Ingo Money was one of the first to use this newfound capability to push paper check proceeds directly into customers’ accounts. Others have also begun to offer P2P capabilities that can push funds directly to a bank or debit card. The reason this has seen such interest and uptake is because the process is so familiar to consumers. They don’t need to carry their checkbook, memorize their bank routing and account numbers, open a bitcoin wallet, or embrace some other type of new technology — all they have to do is use the familiar debit, credit or online wallet. In return they get instant access to their funds that are safe to spend.
PYMTS: Can you describe the market opportunity for push payments? What’s helped it grow to the size it is today?
DE: We have already seen early adoption of push payments within the P2P arena and for limited corporate disbursements by digital-only enterprises like Uber and Airbnb. They enable their customers and contractors to be paid at the push of a button to an account of their choosing. It’s a powerful example of the potential for the capability.
The market potential for this technology is massive. By varying accounts, there is at least $30 trillion of payments in this country right now that can be converted into push payments from cash, checks, and ACH payments. For comparison, this is six times the debit or pull transaction market.
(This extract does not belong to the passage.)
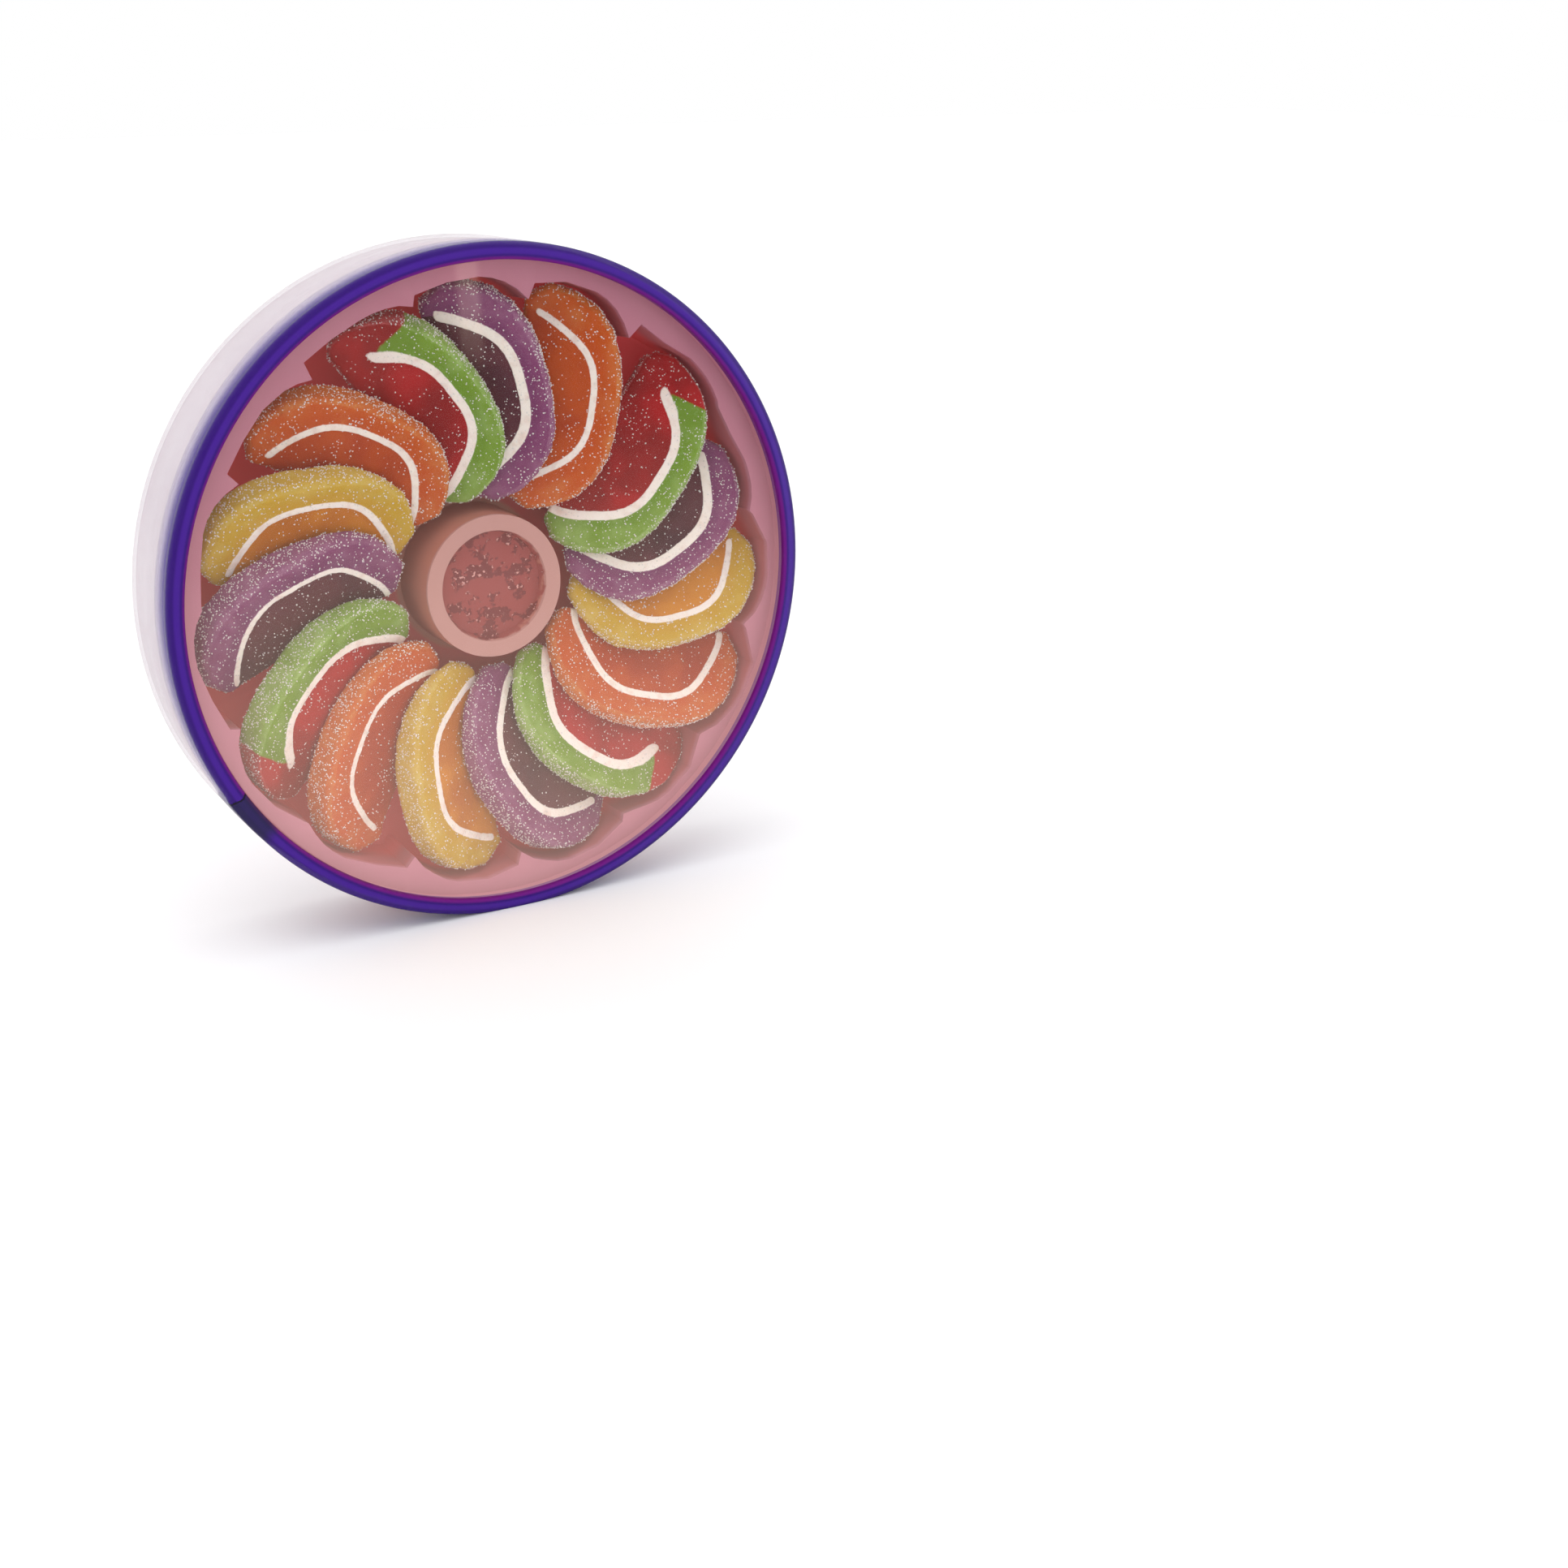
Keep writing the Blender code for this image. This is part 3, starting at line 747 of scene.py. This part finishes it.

Use cases for push payments exist across nearly every industry: contractor payments, P2P, corporate disbursements, loan proceeds, insurance payouts, payroll … the list goes on and on.
PYMNTS: Why should companies offer this capability?
DE: Beyond just serving consumer demands, legacy paper check payors understand that push payments can dramatically cut the costs of issuing paper checks and back office operations — estimated by some to be as high as $10 a check — reduce settlement times to seconds, significantly counter fraud risks and provide loyal consumers with choice and convenience.
PYMNTS: So, who will serve these payment originators and recipients? What will define the winning push payment solutions companies?
DE: Today, the push payments space is roughly divided into two categories of companies: a gateway that can push into the network or an acquirer that sits on top of the gateway. In the long run, is it the card networks game to lose, will one of these current players corner the market or will we see new players emerge to claim the push payments crown?
PYMNTS: What are the three characteristics that will ultimately define the premier providers in push payments?
DE: 1. Ubiquity — One card network does not define push payments. Many more over the coming year will flip their switch and offer funding in reverse, but each is only a portion of the market. Unlike traditional pull transactions where consumers are choice-limited by merchant rules and retail environments, push payments offer the ultimate in consumer flexibility. Using a push payments gateway with total ubiquity across networks, a company can give their customers unrestricted choice of destination accounts for their funds — card accounts, PayPal, Amazon, bank accounts and more.
2. Redundancy — This breadth of endpoints is not only about choice, it’s also about redundancy. Just as in debit transactions, push payments will sometimes fail — processor switches will go down, transactions will time out. And when that happens, service providers must be able to activate a second option systematically to deliver on the promise of instant funds.
Consider — your insurer sends you an immediate email notification that your insurance claim is approved and funds are waiting to be deposited. You click on the portal link and choose your preferred destination account. Behind the scenes, the network has encountered an error and cannot reach the card. A redundant system will automatically reroute the transaction using the card’s supported PIN debit network like Pulse or Star. The consumer experience remains a seamless, instant funding of proceeds because of the provider’s back-end network redundancy, and you remain a loyal insurer customer.
3. Regulatory-compliant processing — Push payment technology providers have to provide more than just API access to payment network rails. Push payment processing requires acquiring bank sponsorship, compliance screens like velocity controls and liability caps, recipient authentication, reconciliation, and settlement.
PYMNTS: What does the future of push payments look like?
DE: As we roll into another Innovation Project event, we are on the bleeding edge of push payments. The Holy Grail is when the legacy paper-based payors like insurance companies, lenders, settlement administrators and global employers activate this capability. Many are currently testing solutions and carving out human and financial resources to achieve the switch, meaning that this reality is just around the corner. Their goal will be to deliver seamless push payments options through multiple sources of funds — customer service, face-to-face interactions, agents in the field and treasury.
When that promise comes to fruition, it will be in a world where consumers can instantly accept wages, personal payments, loans and any other type of payout directly into the account of their choosing with the confidence the funds are safe to spend. This capability will dramatically shake up the market and revitalize a debit transaction marketplace that will now be dwarfed by an opportunity six times larger.
That is the promise of 2017 and beyond: $30 trillion in push payments. A time when Americans will never again hear, “The check’s in the mail.”